High value. Low number.
The weather is alpine, beautiful sun, refreshing rain, and everything is so green. I tried momo's today ( think that's how they're spelt) - Cheese dumplings! Yum!
Talking of food, its nearly 7pm here and i'm really hungry - so i'm gonna go eat. Food prediction: Rice, chillis, Vegtables.
Monday, 28 September 2009
Pashupatinath Temple, Kathmandu, Everest and arrival in Bhutan
*n.b. Before reading this you must understand that there should have been a blog from Kathmandu yesterday, and although i wrote it, i could not send it because o2 doesn't seem to have any service here in the Himalayas, so my good plans of keeping my online diary and letting you know about my travels have already reached a large impediment. I will post the first blog at a later date when i have coverage.
So here i am sitting in the hotel in Paro, Bhutan typing this blog from the hotel computer behind reception where i've made friends with the 3 girls who would on the desk. One of them is called Nobru and is 23 and married with a son who is 1 year old. One of the girls is my age. She has 2 children. The girls are asking why my family isn't with me. I have explained i have no children, so i think they mean you Mum and Dad!

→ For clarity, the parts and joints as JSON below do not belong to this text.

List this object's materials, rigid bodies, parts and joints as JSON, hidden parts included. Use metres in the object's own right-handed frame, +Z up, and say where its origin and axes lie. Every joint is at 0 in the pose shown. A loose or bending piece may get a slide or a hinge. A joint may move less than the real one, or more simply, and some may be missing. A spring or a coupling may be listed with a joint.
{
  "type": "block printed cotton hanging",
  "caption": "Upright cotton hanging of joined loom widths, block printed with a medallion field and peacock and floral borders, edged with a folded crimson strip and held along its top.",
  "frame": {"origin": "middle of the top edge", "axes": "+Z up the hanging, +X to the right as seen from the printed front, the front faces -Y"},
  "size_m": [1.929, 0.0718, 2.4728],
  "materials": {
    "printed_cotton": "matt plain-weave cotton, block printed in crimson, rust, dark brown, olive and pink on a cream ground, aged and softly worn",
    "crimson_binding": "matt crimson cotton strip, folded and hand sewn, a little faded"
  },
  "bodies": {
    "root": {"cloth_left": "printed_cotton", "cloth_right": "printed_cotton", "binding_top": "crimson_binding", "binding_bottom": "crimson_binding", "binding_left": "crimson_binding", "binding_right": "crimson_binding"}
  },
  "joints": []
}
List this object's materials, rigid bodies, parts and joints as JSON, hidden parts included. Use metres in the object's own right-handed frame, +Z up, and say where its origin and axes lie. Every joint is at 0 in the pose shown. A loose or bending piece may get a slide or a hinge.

I have gone from very hot this morning in Kathmandu to rainy cool and alpine here this evening in Paro. But let me tell you about my day.
Our hotel in Kathmandu, Dwarikas, was very "premium" and constituted from pieces of older buildings and temples. Its really quite enchanting, but maybe 20mins out of the centre of Kathmandu, that i have yet to visit.
It was however rather near the river where the Nepalese conduct funeral rites by the Pashupatinath Temple.
So nearly all the group left Kathmandu for Bhutan at about 6am this morning, apart from 3 of us who were booked on a later flight. This may seem very odd, but The Royal Bhutan Druk air (I keep wanting to call it Drudkh air) do as they please. They are the only airline that fly to Bhutan, and you will fly when they say you will fly. So Tessa, Jayne and i flew out from Kathmandu this afternoon, which enabled us to have a bit of a sleep in, which was much needed, and to visit the Pashupatinath temple this morning.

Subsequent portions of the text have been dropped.